[Start of DATASET EXTRACT]

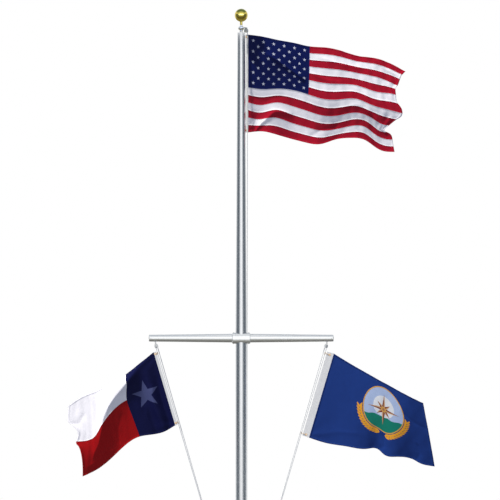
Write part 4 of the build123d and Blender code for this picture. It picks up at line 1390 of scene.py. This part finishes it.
def heading_stitches(flag):
    """Three rows of lock stitches on each face of a heading."""
    corner, down, along, normal, hoist = hoist_line(flag)
    width, half = heading_size(flag)
    points, faces = [], []
    for inset in (EDGE_ROW, width - EDGE_ROW, width - SECOND_ROW):
        for side in (1, -1):
            for drop in np.arange(STITCH_END, hoist - STITCH_END, STITCH_PITCH):
                middle = corner - along * inset + down * drop + normal * side * half
                base = len(points)
                for a, b, c in STITCH_POINTS:
                    lift = normal * side * (c * STITCH_HEIGHT - STITCH_SUNK)
                    points.append(middle + along * a * HALF_THREAD + down * b * HALF_STITCH + lift)
                for face in STITCH_FACES:
                    faces.append([base + i for i in (face if side < 0 else face[::-1])])
    return mesh_object(f"{flag}_heading_stitches", points, faces)


def stop_collar(seat, down):
    """A brass ring round the halyard, drawn out along it to a short collar."""
    bpy.ops.object.select_all(action="DESELECT")
    bpy.ops.mesh.primitive_torus_add(
        location=(0, 0, 0), major_radius=5.5 * MM, minor_radius=1.3 * MM, major_segments=32,
        minor_segments=10)
    ring = bpy.context.object
    turn = down.to_track_quat("Z", "Y").to_matrix().to_4x4()
    ring.data.transform(Matrix.Translation(seat) @ turn @ Matrix.Diagonal((1, 1, 1.9, 1)))
    bpy.ops.object.shade_smooth()
    return ring


class FLAGPOLE_OT_headings(bpy.types.Operator):
    """Make each flag's stitched canvas heading and the collars that stop its snaps"""

    bl_idname = "flagpole.headings"
    bl_label = "Headings"

    def execute(self, context):
        cotton = canvas()
        brass = bpy.data.materials["polished_brass"]
        for flag in FLAGS:
            board = heading_strip(flag)
            thread = heading_stitches(flag)
            settle(board, f"{flag}_canvas", flag, cotton)
            settle(thread, f"{flag}_heading_stitches", flag, cotton)
            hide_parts(f"{flag}_heading")

            # Brass stop collars keep each snap at its place on the halyard
            corner, down, along, _, hoist = hoist_line(flag)
            fall = corner - along * (LEADS[flag] + heading_size(flag)[0])
            for word, level in (("top", SNAP_LEVEL), ("bottom", hoist - SNAP_LEVEL)):
                for place, shift in (("above", -STOP_OFF), ("below", STOP_OFF)):
                    ring = stop_collar(fall + down * (level + shift), down)
                    settle(ring, f"{flag}_stop_{word}_{place}", flag, brass)
        return {"FINISHED"}


# Stage

# Where the camera is beside the mast and above the ground, and where the sun comes from
CAMERA_ASIDE, CAMERA_HEIGHT = 0.0975, 5.207
SUN_FROM = (-0.5, -0.3, 0.8)

# Shades of the boards along one axis: coordinates in metres and colours
SIDE_SHADES = ((-17, "#F2F4F6"), (-11, "#9AA3AA"), (-7, "#687078"), (-1, "#727980"), (3, "#9AA1A6"),
               (6, "#E4E6E8"))
LOW_SHADES = ((-20, "#FFFFFF"), (-11, "#EAEAE8"), (-5.2, "#B6B5AF"), (-1.4, "#84837D"), (3, "#7A7973"),
              (12, "#94938D"))
HIGH_SHADES = ((-12, "#FFFFFF"), (-3, "#E6EAEE"), (1, "#C9CFD6"), (9, "#B4BAC2"))
FRONT_SHADES = ((-2, "#FFFFFF"), (26, "#FFFFFF"))
BALL_HIGH_SHADES = ((-0.34, "#FFFFFF"), (-0.21, "#D8E4EA"), (-0.106, "#7A94A6"), (0, "#6A8293"),
                    (0.14, "#92ABB8"), (0.34, "#C8D6DE"))
BALL_FRONT_SHADES = ((7.8, "#6E747C"), (7.87, "#BCCEFF"), (7.95, "#BCCEFF"), (8.12, "#6E747C"))
BALL_LOW_SHADES = ((-1.4, "#FFFFFF"), (-0.6, "#9C9C9C"), (-0.32, "#8A8A80"), (-0.2, "#4A473A"),
                   (-0.12, "#6E6A55"), (0, "#97947A"), (0.8, "#C4C0A8"))
PLAIN_SHADES = ((-1.4, "#FFFFFF"), (0.8, "#FFFFFF"))


def reflected_board(name, low, high, axis, shades, strength=1.0):
    """A studio board that only reflections see, shaded along one axis.

    low and high are its opposite corners in metres, alike on the axis it faces along.
    """
    facing = next(k for k in range(3) if low[k] == high[k])
    first, second = [k for k in range(3) if k != facing]
    corners = np.array([low, high, high, low], float)
    corners[:, first] = low[first], high[first], high[first], low[first]
    corners[:, second] = low[second], low[second], high[second], high[second]
    obj = mesh_object(name, corners, [(0, 1, 2, 3)])
    material, tree, shader = blank_material(name)
    place = add_node(tree, "TexCoord").outputs["Object"]
    parts = add_node(tree, "SeparateXYZ", inputs={0: place})
    start, end = shades[0][0], shades[-1][0]
    share = add_node(tree, "MapRange", inputs={
        "Value": parts.outputs[axis], "From Min": start, "From Max": end})
    ramp = add_node(tree, "ValToRGB", inputs={0: share})
    marks = ramp.color_ramp.elements
    while len(marks) < len(shades):
        marks.new(0.5)
    for mark, (at, code) in zip(marks, shades):
        mark.position = (at - start) / (end - start)
        mark.color = linear(code)
    tree.links.new(ramp.outputs[0], shader.inputs["Emission Color"])
    shader.inputs["Base Color"].default_value = linear("#000000")
    shader.inputs["Emission Strength"].default_value = strength
    shader.inputs["Specular IOR Level"].default_value = 0.0
    obj.data.materials.append(material)
    obj.visible_camera = False
    obj.visible_diffuse = False
    obj.visible_shadow = False
    obj.visible_transmission = False


def level_camera(scene, stage):
    """The camera in front of the mast, looking level."""
    lens = bpy.data.cameras.new("camera")
    lens.lens = stage.lens
    lens.sensor_width = 36.0
    lens.clip_start = 0.5
    lens.clip_end = 200.0
    camera = new_object("camera", lens)
    camera.location = (CAMERA_ASIDE, -stage.distance, CAMERA_HEIGHT)
    camera.rotation_euler = (math.radians(90), 0, 0)
    scene.camera = camera


def even_surroundings(scene, stage):
    """White to the eye and in reflections, and a soft bluish sky light to all else."""
    world = bpy.data.worlds.new("even_white")
    world.use_nodes = True
    tree = world.node_tree
    tree.nodes.clear()
    path = add_node(tree, "LightPath")
    seen = path.outputs["Is Camera Ray"]
    for ray in ("Is Glossy Ray", "Is Transmission Ray"):
        seen = add_node(tree, "Math", {"operation": "MAXIMUM"}, {0: seen, 1: path.outputs[ray]})
    strength = add_node(tree, "Mix", {"data_type": "FLOAT"}, {"Factor": seen, "A": stage.sky, "B": 1.0})
    tint = add_node(tree, "Mix", {"data_type": "RGBA"},
                    {"Factor": seen, "A": linear("#E2EAFF"), "B": linear("#FFFFFF")})
    light = add_node(tree, "Background", inputs={
        "Color": tint.outputs["Result"], "Strength": strength.outputs["Result"]})
    add_node(tree, "OutputWorld", inputs={"Surface": light})
    scene.world = world


def pale_floor():
    """A matt pale floor that takes shadows and throws no light back up."""
    bpy.ops.object.select_all(action="DESELECT")
    bpy.ops.mesh.primitive_circle_add(vertices=96, radius=14, fill_type="NGON", location=(0, 0, 0))
    floor = bpy.context.object
    floor.name = "floor"
    matt, tree, shader = blank_material("pale_floor")
    shader.inputs["Base Color"].default_value = linear("#F4F4F4")
    shader.inputs["Roughness"].default_value = 0.9
    shader.inputs["Specular IOR Level"].default_value = 0.0
    floor.data.materials.append(matt)
    floor.visible_diffuse = False
    return floor


def lamp_group(name, obj, state):
    """A collection that gives a lamp one object alone, or leaves that object out."""
    group = bpy.data.collections.new(name)
    group.objects.link(obj)
    group.collection_objects[0].light_linking.link_state = state
    return group


def sunlight(stage, floor):
    """A hazy sun from high on the left, and one like it for the floor alone.

    The real flags were lit clear of the mast, so its shade falls on the floor alone.
    """
    lamp = bpy.data.lights.new("sun", "SUN")
    lamp.energy = stage.sun
    lamp.color = linear("#FFFBF6")[:3]
    lamp.angle = math.radians(6)
    sun = new_object("sun", lamp)
    sun.rotation_euler = Vector(SUN_FROM).to_track_quat("Z", "Y").to_euler()
    sun.visible_glossy = False
    floor_sun = sun.copy()
    bpy.context.scene.collection.objects.link(floor_sun)
    floor_sun.light_linking.receiver_collection = lamp_group("floor_alone", floor, "INCLUDE")
    sun.light_linking.receiver_collection = lamp_group("all_but_floor", floor, "EXCLUDE")
    mast = bpy.data.objects["mast_shaft"]
    sun.light_linking.blocker_collection = lamp_group("all_but_mast", mast, "EXCLUDE")


def studio_boards():
    """Boards that the metal mirrors.

    Those at the sides draw two dark lines down the mast. The low and the high one shade
    the yardarm's underside and top, and the front one lights the middle of both.
    """
    for word, x in (("left", -9), ("right", 9)):
        reflected_board(f"side_board_{word}", (x, -17, -2), (x, 6, 10.9), 1, SIDE_SHADES)
    reflected_board("low_board", (-7, -20, 0.012), (7, 12, 0.012), 1, LOW_SHADES)
    reflected_board("high_board", (-7, -12, 13), (7, 9, 13), 1, HIGH_SHADES)
    reflected_board("front_board", (-9, -34, -2), (9, -34, 26), 2, FRONT_SHADES, strength=1.4)


def ball_boards():
    """Close boards that darken the ball's top and draw its bright band and dark line.

    The plain one hides the lowest of them from the mast and the yardarm.
    """
    reflected_board("ball_high_board", (-0.34, -0.34, 8.06), (0.34, 0.34, 8.06), 1, BALL_HIGH_SHADES)
    reflected_board("ball_front_board", (-0.55, -0.6, 7.8), (0.55, -0.6, 8.12), 2, BALL_FRONT_SHADES,
                    strength=6.0)
    reflected_board("ball_low_board", (-0.4, -1.4, 7.64), (0.4, 0.8, 7.64), 1, BALL_LOW_SHADES)
    reflected_board("ball_shield_board", (-0.4, -1.4, 7.635), (0.4, 0.8, 7.635), 1, PLAIN_SHADES)


class FLAGPOLE_OT_stage(bpy.types.Operator):
    """Set up the camera, pale floor, even white surroundings, the sun and the studio boards"""

    bl_idname = "flagpole.stage"
    bl_label = "Stage"

    def execute(self, context):
        scene = context.scene
        stage = scene.pole_stage
        scene.view_settings.view_transform = "Standard"
        level_camera(scene, stage)
        even_surroundings(scene, stage)
        sunlight(stage, pale_floor())
        studio_boards()
        ball_boards()
        return {"FINISHED"}


class FLAGPOLE_PT_panel(bpy.types.Panel):
    """The flagpole's pieces, one button each"""

    bl_idname = "FLAGPOLE_PT_panel"
    bl_label = "Flagpole"
    bl_space_type = "VIEW_3D"
    bl_region_type = "UI"
    bl_category = "Flagpole"

    def draw(self, context):
        layout = self.layout
        for operator in OPERATORS:
            layout.operator(operator.bl_idname)
        for settings in (context.scene.pole_finish, context.scene.pole_rope,
                         context.scene.pole_flags, context.scene.pole_stage):
            box = layout.box()
            for key in settings.__annotations__:
                box.prop(settings, key)


OPERATORS = (
    FLAGPOLE_OT_stage,
    FLAGPOLE_OT_metalwork,
    FLAGPOLE_OT_fasteners,
    FLAGPOLE_OT_halyards,
    FLAGPOLE_OT_headings,
    FLAGPOLE_OT_striped_flag,
    FLAGPOLE_OT_lone_star_flag,
    FLAGPOLE_OT_royal_flag,
)
GROUPS = {
    "pole_finish": PoleFinishSettings,
    "pole_rope": RopeSettings,
    "pole_flags": FlagSettings,
    "pole_stage": StageSettings,
}


def register():
    for group in GROUPS.values():
        bpy.utils.register_class(group)
    for key, group in GROUPS.items():
        setattr(bpy.types.Scene, key, bpy.props.PointerProperty(type=group))
    for operator in OPERATORS:
        bpy.utils.register_class(operator)
    bpy.utils.register_class(FLAGPOLE_PT_panel)


def unregister():
    bpy.utils.unregister_class(FLAGPOLE_PT_panel)
    for operator in reversed(OPERATORS):
        bpy.utils.unregister_class(operator)
    for key, group in GROUPS.items():
        delattr(bpy.types.Scene, key)
        bpy.utils.unregister_class(group)


def main():
    """Register the add-on and make every piece in order."""
    register()
    bpy.ops.flagpole.stage()
    bpy.ops.flagpole.metalwork()
    bpy.ops.flagpole.fasteners()
    bpy.ops.flagpole.halyards()
    bpy.ops.flagpole.headings()
    bpy.ops.flagpole.striped_flag()
    bpy.ops.flagpole.lone_star_flag()
    bpy.ops.flagpole.royal_flag()


if __name__ == "__main__":
    main()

[End of DATASET EXTRACT]

## WORK TO DO
Starting at the top of the data above, repeat every line exactly until the line containing "return ring" has been given, then stop.

## FULL RESPONSE
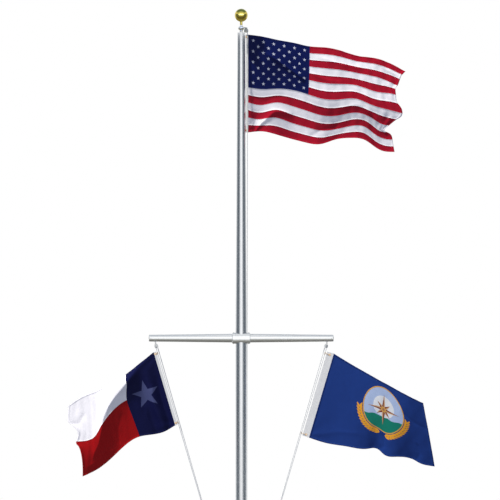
Write part 4 of the build123d and Blender code for this picture. It picks up at line 1390 of scene.py. This part finishes it.
def heading_stitches(flag):
    """Three rows of lock stitches on each face of a heading."""
    corner, down, along, normal, hoist = hoist_line(flag)
    width, half = heading_size(flag)
    points, faces = [], []
    for inset in (EDGE_ROW, width - EDGE_ROW, width - SECOND_ROW):
        for side in (1, -1):
            for drop in np.arange(STITCH_END, hoist - STITCH_END, STITCH_PITCH):
                middle = corner - along * inset + down * drop + normal * side * half
                base = len(points)
                for a, b, c in STITCH_POINTS:
                    lift = normal * side * (c * STITCH_HEIGHT - STITCH_SUNK)
                    points.append(middle + along * a * HALF_THREAD + down * b * HALF_STITCH + lift)
                for face in STITCH_FACES:
                    faces.append([base + i for i in (face if side < 0 else face[::-1])])
    return mesh_object(f"{flag}_heading_stitches", points, faces)


def stop_collar(seat, down):
    """A brass ring round the halyard, drawn out along it to a short collar."""
    bpy.ops.object.select_all(action="DESELECT")
    bpy.ops.mesh.primitive_torus_add(
        location=(0, 0, 0), major_radius=5.5 * MM, minor_radius=1.3 * MM, major_segments=32,
        minor_segments=10)
    ring = bpy.context.object
    turn = down.to_track_quat("Z", "Y").to_matrix().to_4x4()
    ring.data.transform(Matrix.Translation(seat) @ turn @ Matrix.Diagonal((1, 1, 1.9, 1)))
    bpy.ops.object.shade_smooth()
    return ring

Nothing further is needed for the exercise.